* Given entries *
** Begin **
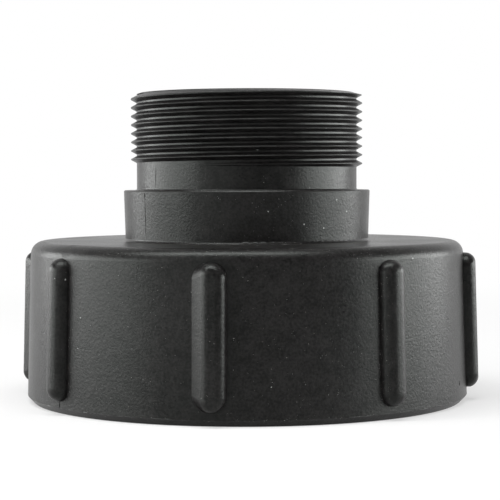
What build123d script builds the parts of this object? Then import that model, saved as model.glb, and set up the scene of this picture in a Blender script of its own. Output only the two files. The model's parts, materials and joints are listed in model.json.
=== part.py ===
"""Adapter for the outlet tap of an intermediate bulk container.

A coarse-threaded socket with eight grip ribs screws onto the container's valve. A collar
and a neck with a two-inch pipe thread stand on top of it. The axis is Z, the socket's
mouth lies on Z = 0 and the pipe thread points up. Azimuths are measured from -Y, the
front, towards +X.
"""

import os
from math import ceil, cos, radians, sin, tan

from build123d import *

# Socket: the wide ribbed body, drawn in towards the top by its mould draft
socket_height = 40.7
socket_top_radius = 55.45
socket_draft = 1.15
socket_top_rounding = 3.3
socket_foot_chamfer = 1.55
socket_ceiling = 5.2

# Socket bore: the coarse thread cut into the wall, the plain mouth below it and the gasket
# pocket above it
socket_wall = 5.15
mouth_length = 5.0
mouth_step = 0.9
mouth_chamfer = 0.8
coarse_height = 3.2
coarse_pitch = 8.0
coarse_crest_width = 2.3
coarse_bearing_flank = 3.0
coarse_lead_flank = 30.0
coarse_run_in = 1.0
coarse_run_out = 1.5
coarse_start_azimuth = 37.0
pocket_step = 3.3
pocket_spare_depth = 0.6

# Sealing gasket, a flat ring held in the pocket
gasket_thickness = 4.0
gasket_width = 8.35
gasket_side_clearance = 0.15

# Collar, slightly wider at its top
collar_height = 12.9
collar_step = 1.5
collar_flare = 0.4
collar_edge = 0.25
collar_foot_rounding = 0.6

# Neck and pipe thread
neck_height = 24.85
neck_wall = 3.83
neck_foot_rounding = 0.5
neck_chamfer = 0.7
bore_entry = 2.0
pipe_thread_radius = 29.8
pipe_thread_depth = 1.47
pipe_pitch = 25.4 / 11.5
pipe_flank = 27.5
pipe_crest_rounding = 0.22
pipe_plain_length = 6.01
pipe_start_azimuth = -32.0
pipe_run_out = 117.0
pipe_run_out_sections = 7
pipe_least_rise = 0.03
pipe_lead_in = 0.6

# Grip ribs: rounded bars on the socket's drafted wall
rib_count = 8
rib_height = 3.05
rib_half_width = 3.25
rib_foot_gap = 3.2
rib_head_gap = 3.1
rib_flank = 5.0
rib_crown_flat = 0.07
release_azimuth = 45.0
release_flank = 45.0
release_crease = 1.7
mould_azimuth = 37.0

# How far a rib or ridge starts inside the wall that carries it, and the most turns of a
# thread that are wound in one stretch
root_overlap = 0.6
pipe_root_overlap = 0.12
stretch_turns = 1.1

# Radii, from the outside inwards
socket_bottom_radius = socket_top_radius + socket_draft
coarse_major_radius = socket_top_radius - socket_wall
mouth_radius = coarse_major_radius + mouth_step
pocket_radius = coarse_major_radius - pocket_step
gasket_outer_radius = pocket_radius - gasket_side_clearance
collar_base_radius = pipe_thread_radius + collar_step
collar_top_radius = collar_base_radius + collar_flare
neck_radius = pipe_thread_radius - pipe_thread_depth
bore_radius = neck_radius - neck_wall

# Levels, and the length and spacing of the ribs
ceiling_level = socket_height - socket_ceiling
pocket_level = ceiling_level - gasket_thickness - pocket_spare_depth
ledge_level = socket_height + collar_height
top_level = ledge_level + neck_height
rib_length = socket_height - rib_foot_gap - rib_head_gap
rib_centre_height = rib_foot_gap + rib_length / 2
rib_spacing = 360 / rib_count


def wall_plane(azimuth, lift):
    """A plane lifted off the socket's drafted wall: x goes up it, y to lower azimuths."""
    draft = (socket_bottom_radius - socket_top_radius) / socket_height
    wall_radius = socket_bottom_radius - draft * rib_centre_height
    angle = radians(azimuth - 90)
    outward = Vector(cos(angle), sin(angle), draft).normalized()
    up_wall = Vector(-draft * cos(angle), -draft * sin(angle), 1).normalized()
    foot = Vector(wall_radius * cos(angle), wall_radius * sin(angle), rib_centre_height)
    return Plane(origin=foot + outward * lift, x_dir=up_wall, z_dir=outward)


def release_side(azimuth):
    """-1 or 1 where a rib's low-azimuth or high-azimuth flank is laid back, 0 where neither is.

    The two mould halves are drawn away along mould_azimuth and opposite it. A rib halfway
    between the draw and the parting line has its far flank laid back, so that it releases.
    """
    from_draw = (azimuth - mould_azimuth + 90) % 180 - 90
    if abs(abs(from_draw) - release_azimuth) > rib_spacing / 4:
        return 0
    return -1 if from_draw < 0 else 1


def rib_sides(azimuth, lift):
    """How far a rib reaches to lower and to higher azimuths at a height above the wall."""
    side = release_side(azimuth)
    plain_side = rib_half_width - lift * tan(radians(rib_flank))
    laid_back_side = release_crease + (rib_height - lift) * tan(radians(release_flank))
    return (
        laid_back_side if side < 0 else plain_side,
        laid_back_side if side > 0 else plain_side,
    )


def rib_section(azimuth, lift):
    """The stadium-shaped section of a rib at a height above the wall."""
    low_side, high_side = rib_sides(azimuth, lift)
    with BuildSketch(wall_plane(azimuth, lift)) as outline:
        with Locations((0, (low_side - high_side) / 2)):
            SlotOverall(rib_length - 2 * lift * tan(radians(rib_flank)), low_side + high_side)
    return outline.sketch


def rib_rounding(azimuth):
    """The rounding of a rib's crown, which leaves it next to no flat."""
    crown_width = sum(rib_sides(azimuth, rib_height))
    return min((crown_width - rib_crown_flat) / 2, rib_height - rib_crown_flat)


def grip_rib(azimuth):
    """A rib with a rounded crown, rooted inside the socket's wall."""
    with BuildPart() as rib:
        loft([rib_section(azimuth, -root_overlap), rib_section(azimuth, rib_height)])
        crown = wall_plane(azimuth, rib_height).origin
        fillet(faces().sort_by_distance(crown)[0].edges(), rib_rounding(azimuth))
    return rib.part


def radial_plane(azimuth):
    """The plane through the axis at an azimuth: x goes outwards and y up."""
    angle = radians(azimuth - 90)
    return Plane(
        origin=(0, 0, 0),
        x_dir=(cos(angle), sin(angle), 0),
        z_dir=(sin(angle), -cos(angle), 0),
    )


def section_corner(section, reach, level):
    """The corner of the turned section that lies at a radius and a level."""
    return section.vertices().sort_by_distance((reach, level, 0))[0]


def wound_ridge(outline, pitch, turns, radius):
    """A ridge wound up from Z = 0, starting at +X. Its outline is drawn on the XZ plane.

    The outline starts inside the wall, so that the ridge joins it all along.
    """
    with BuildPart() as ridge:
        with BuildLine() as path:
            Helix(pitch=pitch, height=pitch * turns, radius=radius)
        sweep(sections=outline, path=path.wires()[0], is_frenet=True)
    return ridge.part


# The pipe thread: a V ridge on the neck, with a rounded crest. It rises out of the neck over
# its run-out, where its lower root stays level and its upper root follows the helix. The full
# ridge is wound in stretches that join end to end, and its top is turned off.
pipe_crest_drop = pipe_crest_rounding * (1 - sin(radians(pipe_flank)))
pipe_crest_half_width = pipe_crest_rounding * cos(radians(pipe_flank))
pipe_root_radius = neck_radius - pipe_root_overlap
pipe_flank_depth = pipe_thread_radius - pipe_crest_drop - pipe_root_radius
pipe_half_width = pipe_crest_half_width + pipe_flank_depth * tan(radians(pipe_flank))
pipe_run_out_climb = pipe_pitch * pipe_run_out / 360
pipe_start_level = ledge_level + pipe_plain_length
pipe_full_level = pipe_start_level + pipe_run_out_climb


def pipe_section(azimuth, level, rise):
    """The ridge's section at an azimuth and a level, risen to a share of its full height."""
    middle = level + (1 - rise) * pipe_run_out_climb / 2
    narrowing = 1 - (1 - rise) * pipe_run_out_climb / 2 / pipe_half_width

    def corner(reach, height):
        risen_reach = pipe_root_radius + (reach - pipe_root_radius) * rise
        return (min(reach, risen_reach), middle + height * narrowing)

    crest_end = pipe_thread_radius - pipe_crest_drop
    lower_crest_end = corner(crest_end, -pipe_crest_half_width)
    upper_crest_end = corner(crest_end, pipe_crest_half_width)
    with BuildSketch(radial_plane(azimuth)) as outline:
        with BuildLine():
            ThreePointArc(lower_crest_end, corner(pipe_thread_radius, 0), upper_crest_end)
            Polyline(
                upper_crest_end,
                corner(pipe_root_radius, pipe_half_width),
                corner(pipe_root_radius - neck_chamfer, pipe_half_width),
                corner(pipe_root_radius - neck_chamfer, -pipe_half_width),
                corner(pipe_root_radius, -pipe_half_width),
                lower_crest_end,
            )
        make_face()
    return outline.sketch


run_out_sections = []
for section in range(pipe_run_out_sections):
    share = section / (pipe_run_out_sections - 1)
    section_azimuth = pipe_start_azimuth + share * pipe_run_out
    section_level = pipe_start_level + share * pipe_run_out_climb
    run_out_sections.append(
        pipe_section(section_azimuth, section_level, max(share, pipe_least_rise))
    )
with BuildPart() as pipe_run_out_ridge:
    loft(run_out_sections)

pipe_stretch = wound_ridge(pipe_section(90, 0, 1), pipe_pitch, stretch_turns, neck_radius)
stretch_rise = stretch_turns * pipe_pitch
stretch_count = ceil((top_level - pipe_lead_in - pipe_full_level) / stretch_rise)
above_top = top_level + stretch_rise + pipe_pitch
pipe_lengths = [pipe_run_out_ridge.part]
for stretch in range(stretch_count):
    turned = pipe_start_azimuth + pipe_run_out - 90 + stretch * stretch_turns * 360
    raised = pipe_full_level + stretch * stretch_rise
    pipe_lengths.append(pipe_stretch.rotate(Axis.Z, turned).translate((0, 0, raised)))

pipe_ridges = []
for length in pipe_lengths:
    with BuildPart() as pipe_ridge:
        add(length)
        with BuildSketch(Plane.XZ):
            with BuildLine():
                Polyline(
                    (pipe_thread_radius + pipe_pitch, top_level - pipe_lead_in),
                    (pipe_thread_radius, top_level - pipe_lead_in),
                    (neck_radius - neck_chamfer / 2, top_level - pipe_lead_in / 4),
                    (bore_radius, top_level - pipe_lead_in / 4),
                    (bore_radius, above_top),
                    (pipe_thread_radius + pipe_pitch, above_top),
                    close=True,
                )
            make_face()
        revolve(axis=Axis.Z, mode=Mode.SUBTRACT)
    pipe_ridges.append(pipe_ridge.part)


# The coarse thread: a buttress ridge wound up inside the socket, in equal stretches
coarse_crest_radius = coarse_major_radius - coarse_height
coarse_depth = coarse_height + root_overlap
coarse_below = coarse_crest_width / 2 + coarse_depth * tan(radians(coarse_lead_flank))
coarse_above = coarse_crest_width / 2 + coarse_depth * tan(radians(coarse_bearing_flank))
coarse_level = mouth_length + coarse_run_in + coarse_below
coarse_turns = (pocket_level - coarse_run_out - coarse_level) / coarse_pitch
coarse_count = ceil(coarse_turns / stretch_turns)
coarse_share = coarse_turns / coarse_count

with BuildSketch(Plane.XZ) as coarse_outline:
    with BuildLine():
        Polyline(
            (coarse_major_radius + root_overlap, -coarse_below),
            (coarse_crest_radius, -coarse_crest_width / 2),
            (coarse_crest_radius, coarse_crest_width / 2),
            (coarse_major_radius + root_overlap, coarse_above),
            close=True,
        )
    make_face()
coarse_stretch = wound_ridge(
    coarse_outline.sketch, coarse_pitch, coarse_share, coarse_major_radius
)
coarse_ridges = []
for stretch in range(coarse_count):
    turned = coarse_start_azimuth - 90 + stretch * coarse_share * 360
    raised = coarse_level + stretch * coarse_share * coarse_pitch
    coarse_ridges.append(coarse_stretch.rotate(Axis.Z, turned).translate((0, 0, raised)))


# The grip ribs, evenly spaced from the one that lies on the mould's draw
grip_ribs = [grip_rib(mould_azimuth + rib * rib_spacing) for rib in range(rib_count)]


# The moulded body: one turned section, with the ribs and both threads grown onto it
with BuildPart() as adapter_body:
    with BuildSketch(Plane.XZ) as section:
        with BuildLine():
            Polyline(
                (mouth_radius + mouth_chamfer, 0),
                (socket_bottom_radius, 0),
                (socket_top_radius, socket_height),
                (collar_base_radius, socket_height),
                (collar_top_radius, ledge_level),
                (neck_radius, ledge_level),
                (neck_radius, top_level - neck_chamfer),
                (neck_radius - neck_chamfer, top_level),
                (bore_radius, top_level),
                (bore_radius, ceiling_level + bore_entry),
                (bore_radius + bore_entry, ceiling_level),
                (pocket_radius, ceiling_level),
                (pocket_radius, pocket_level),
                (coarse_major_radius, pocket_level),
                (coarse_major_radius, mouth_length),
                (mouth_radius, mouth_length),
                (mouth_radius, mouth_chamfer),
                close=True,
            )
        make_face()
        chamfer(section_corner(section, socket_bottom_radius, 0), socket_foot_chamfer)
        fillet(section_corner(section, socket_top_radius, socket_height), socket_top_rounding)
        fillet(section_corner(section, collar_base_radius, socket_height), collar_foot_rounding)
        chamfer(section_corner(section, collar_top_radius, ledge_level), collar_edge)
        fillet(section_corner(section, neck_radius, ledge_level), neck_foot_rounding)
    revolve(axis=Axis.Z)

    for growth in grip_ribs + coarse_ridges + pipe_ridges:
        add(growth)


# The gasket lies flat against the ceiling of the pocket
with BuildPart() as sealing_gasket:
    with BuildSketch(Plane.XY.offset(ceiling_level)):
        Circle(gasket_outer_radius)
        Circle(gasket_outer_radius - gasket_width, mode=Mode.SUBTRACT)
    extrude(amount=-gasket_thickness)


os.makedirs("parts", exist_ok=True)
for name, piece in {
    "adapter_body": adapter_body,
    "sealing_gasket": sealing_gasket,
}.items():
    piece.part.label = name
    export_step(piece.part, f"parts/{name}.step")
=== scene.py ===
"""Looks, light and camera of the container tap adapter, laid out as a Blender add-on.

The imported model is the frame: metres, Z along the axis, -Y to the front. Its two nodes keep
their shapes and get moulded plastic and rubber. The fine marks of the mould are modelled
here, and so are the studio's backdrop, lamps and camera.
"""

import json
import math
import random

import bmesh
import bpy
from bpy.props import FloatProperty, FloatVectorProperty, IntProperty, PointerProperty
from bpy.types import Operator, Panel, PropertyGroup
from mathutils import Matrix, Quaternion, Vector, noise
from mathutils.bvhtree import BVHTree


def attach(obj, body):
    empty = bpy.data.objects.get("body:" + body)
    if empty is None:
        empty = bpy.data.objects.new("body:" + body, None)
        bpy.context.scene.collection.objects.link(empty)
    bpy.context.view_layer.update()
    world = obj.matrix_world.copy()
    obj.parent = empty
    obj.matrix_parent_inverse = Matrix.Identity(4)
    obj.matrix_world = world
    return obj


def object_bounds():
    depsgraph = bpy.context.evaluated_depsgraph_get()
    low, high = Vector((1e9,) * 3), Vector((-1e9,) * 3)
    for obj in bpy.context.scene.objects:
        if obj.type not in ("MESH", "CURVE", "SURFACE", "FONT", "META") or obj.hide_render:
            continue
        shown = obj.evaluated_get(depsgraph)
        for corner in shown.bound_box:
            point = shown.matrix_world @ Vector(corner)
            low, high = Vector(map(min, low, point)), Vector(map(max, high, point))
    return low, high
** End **
** Begin **
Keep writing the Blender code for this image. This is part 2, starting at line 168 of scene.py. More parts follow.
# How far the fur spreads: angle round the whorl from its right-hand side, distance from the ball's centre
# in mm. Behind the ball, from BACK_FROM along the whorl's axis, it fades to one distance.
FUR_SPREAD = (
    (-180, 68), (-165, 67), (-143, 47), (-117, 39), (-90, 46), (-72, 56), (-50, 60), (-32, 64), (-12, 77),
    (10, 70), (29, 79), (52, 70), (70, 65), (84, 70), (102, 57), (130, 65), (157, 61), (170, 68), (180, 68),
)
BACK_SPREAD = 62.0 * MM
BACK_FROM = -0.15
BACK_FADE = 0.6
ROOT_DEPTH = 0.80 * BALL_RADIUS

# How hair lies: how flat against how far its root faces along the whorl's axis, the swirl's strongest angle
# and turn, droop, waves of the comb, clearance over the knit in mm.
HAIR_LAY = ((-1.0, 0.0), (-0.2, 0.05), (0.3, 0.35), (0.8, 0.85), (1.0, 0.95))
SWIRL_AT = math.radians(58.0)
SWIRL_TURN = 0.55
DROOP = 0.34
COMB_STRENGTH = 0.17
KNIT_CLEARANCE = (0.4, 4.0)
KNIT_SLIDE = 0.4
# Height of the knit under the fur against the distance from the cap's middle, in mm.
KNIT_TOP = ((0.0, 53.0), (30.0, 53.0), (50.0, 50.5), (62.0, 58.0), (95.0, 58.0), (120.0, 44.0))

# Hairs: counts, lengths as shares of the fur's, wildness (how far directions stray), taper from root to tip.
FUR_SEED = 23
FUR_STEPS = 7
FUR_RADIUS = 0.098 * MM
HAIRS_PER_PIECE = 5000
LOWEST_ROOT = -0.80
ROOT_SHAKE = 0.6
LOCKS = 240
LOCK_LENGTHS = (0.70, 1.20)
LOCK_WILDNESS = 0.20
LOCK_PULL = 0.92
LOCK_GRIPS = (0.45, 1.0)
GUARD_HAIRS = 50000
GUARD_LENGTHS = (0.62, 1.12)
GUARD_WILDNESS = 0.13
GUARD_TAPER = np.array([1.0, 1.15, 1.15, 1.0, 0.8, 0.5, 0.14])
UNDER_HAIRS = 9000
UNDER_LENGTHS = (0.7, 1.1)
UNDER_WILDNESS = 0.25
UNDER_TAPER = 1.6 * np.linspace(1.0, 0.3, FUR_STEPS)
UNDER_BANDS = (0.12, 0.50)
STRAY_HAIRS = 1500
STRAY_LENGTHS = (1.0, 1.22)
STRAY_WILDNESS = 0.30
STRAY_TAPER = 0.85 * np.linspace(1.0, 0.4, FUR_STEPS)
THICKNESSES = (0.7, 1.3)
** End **
** Begin **
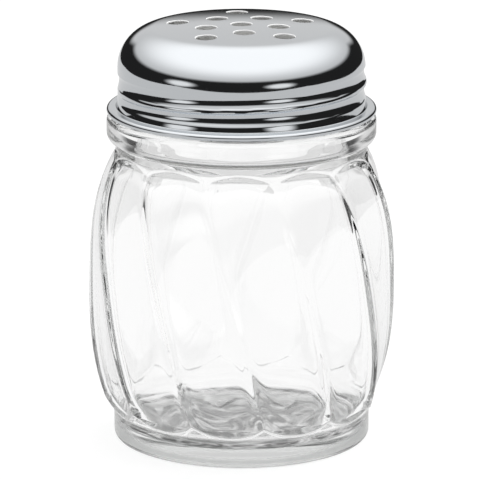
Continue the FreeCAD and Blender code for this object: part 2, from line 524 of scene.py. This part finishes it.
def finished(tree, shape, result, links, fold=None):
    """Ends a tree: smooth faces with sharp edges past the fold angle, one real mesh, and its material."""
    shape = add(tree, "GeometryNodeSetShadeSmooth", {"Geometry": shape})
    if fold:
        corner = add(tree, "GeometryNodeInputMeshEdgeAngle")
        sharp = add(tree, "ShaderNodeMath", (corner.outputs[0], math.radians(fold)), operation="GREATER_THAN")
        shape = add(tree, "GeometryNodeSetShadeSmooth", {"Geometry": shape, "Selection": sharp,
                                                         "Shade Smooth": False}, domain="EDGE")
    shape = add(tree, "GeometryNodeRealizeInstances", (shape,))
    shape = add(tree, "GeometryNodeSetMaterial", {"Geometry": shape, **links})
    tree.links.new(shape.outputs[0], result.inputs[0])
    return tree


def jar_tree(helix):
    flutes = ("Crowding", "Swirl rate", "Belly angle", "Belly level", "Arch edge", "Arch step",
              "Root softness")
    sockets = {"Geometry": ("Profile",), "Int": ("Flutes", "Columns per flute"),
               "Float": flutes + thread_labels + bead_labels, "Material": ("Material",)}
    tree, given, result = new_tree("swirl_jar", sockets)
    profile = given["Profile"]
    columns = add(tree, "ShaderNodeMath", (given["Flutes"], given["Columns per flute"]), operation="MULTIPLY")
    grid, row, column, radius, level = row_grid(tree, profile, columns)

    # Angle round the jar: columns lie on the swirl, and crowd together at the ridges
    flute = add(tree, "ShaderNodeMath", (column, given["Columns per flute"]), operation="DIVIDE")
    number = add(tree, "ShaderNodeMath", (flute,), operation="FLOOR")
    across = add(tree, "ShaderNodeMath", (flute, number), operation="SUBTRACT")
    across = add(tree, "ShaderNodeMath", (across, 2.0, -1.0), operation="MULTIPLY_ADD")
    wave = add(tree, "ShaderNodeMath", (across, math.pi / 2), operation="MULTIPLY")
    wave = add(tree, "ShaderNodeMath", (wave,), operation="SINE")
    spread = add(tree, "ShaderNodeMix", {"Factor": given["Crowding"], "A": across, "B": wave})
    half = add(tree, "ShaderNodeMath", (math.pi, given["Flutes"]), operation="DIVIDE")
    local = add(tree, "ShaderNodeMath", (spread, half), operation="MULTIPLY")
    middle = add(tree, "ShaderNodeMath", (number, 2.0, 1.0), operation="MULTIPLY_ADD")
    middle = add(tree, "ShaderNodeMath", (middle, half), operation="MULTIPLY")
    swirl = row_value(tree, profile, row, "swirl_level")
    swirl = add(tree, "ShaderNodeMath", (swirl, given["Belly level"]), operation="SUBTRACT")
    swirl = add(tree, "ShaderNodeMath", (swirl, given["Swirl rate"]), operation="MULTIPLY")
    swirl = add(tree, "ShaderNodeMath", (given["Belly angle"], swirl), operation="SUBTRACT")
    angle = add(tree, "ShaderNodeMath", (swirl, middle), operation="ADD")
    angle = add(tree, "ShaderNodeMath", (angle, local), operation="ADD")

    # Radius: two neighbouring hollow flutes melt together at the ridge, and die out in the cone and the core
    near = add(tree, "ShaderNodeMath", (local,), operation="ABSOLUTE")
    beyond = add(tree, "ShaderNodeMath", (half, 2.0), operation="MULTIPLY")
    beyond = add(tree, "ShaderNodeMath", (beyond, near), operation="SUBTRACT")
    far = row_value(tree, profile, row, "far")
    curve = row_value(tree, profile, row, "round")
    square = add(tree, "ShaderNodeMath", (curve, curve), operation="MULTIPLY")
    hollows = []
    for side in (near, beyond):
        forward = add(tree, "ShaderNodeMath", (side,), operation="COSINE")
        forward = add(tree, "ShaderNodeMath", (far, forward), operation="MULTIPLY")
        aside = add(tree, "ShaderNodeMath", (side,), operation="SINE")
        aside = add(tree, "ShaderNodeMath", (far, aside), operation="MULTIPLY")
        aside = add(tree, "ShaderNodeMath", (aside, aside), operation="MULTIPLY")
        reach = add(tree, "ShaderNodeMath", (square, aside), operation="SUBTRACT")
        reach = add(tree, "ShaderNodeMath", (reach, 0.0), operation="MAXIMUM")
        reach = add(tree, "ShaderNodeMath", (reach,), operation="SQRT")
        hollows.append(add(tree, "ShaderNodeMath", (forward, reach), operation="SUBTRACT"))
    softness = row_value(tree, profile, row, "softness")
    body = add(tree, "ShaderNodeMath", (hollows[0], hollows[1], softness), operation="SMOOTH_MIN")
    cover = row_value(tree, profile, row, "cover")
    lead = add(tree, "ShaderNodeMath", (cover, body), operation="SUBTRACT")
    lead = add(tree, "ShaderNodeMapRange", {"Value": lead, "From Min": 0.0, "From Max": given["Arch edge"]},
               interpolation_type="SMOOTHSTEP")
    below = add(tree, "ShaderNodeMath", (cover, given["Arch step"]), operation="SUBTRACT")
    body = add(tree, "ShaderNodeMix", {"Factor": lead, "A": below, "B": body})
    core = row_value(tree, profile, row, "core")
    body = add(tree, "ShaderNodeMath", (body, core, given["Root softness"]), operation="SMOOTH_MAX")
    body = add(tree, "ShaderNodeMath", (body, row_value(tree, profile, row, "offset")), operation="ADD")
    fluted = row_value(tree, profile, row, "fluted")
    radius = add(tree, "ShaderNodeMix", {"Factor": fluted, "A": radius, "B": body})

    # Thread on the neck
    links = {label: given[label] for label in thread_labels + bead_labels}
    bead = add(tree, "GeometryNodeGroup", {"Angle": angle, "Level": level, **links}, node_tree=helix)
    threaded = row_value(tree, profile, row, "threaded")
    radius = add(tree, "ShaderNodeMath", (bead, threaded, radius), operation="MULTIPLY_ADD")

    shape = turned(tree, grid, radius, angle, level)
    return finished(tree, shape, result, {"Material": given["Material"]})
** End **
* The request *
Above are the records; from them, give again exactly the lines from the one containing "# The gasket" to the one containing "for corner in", both lines included, and nothing more.

* Result of the task *
# The gasket lies flat against the ceiling of the pocket
with BuildPart() as sealing_gasket:
    with BuildSketch(Plane.XY.offset(ceiling_level)):
        Circle(gasket_outer_radius)
        Circle(gasket_outer_radius - gasket_width, mode=Mode.SUBTRACT)
    extrude(amount=-gasket_thickness)


os.makedirs("parts", exist_ok=True)
for name, piece in {
    "adapter_body": adapter_body,
    "sealing_gasket": sealing_gasket,
}.items():
    piece.part.label = name
    export_step(piece.part, f"parts/{name}.step")
=== scene.py ===
"""Looks, light and camera of the container tap adapter, laid out as a Blender add-on.

The imported model is the frame: metres, Z along the axis, -Y to the front. Its two nodes keep
their shapes and get moulded plastic and rubber. The fine marks of the mould are modelled
here, and so are the studio's backdrop, lamps and camera.
"""

import json
import math
import random

import bmesh
import bpy
from bpy.props import FloatProperty, FloatVectorProperty, IntProperty, PointerProperty
from bpy.types import Operator, Panel, PropertyGroup
from mathutils import Matrix, Quaternion, Vector, noise
from mathutils.bvhtree import BVHTree


def attach(obj, body):
    empty = bpy.data.objects.get("body:" + body)
    if empty is None:
        empty = bpy.data.objects.new("body:" + body, None)
        bpy.context.scene.collection.objects.link(empty)
    bpy.context.view_layer.update()
    world = obj.matrix_world.copy()
    obj.parent = empty
    obj.matrix_parent_inverse = Matrix.Identity(4)
    obj.matrix_world = world
    return obj


def object_bounds():
    depsgraph = bpy.context.evaluated_depsgraph_get()
    low, high = Vector((1e9,) * 3), Vector((-1e9,) * 3)
    for obj in bpy.context.scene.objects:
        if obj.type not in ("MESH", "CURVE", "SURFACE", "FONT", "META") or obj.hide_render:
            continue
        shown = obj.evaluated_get(depsgraph)
        for corner in shown.bound_box:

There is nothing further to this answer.